» **To be done**:
Output each line of the material exactly as it stands.

** START **

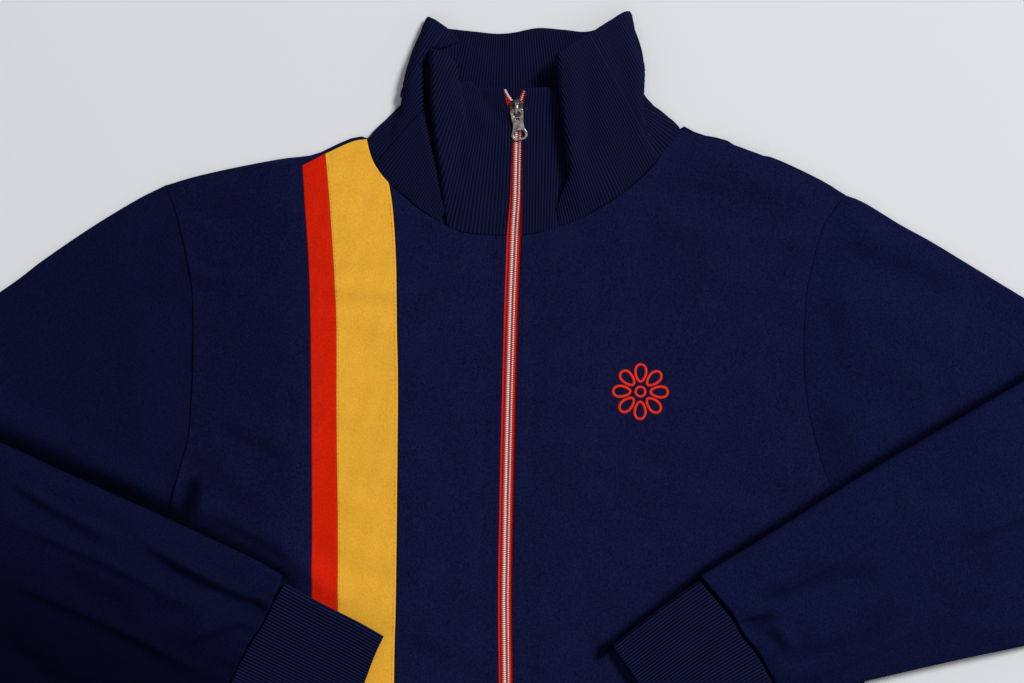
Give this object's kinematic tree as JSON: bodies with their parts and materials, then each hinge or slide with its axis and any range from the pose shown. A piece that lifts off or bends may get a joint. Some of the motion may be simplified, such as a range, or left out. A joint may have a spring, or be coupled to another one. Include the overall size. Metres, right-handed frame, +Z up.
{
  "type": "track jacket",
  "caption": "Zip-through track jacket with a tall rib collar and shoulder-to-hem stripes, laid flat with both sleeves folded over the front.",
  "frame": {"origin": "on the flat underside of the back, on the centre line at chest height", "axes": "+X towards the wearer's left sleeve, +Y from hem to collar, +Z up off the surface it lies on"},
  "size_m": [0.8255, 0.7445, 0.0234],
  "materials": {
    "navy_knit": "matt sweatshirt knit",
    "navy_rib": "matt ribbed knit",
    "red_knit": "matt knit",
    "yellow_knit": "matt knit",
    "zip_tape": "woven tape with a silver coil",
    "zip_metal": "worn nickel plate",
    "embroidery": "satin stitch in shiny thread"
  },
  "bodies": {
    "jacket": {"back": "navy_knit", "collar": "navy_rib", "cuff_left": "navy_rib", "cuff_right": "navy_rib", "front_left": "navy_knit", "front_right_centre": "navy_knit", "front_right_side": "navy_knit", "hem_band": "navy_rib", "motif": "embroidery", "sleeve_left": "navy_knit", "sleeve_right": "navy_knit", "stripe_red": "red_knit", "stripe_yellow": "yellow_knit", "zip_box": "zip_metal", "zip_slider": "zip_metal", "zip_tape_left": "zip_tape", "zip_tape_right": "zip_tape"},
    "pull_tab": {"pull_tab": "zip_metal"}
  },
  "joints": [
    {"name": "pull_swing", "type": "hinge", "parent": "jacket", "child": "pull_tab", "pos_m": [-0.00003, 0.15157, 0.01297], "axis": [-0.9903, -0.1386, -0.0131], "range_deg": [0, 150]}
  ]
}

** END **

» **Response**:
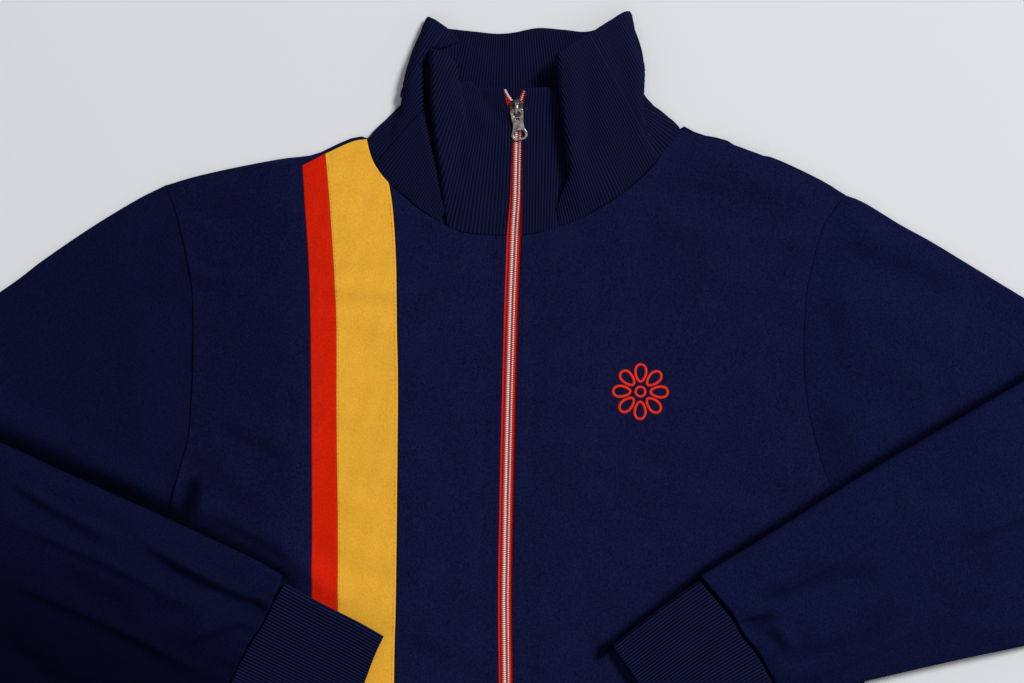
Give this object's kinematic tree as JSON: bodies with their parts and materials, then each hinge or slide with its axis and any range from the pose shown. A piece that lifts off or bends may get a joint. Some of the motion may be simplified, such as a range, or left out. A joint may have a spring, or be coupled to another one. Include the overall size. Metres, right-handed frame, +Z up.
{
  "type": "track jacket",
  "caption": "Zip-through track jacket with a tall rib collar and shoulder-to-hem stripes, laid flat with both sleeves folded over the front.",
  "frame": {"origin": "on the flat underside of the back, on the centre line at chest height", "axes": "+X towards the wearer's left sleeve, +Y from hem to collar, +Z up off the surface it lies on"},
  "size_m": [0.8255, 0.7445, 0.0234],
  "materials": {
    "navy_knit": "matt sweatshirt knit",
    "navy_rib": "matt ribbed knit",
    "red_knit": "matt knit",
    "yellow_knit": "matt knit",
    "zip_tape": "woven tape with a silver coil",
    "zip_metal": "worn nickel plate",
    "embroidery": "satin stitch in shiny thread"
  },
  "bodies": {
    "jacket": {"back": "navy_knit", "collar": "navy_rib", "cuff_left": "navy_rib", "cuff_right": "navy_rib", "front_left": "navy_knit", "front_right_centre": "navy_knit", "front_right_side": "navy_knit", "hem_band": "navy_rib", "motif": "embroidery", "sleeve_left": "navy_knit", "sleeve_right": "navy_knit", "stripe_red": "red_knit", "stripe_yellow": "yellow_knit", "zip_box": "zip_metal", "zip_slider": "zip_metal", "zip_tape_left": "zip_tape", "zip_tape_right": "zip_tape"},
    "pull_tab": {"pull_tab": "zip_metal"}
  },
  "joints": [
    {"name": "pull_swing", "type": "hinge", "parent": "jacket", "child": "pull_tab", "pos_m": [-0.00003, 0.15157, 0.01297], "axis": [-0.9903, -0.1386, -0.0131], "range_deg": [0, 150]}
  ]
}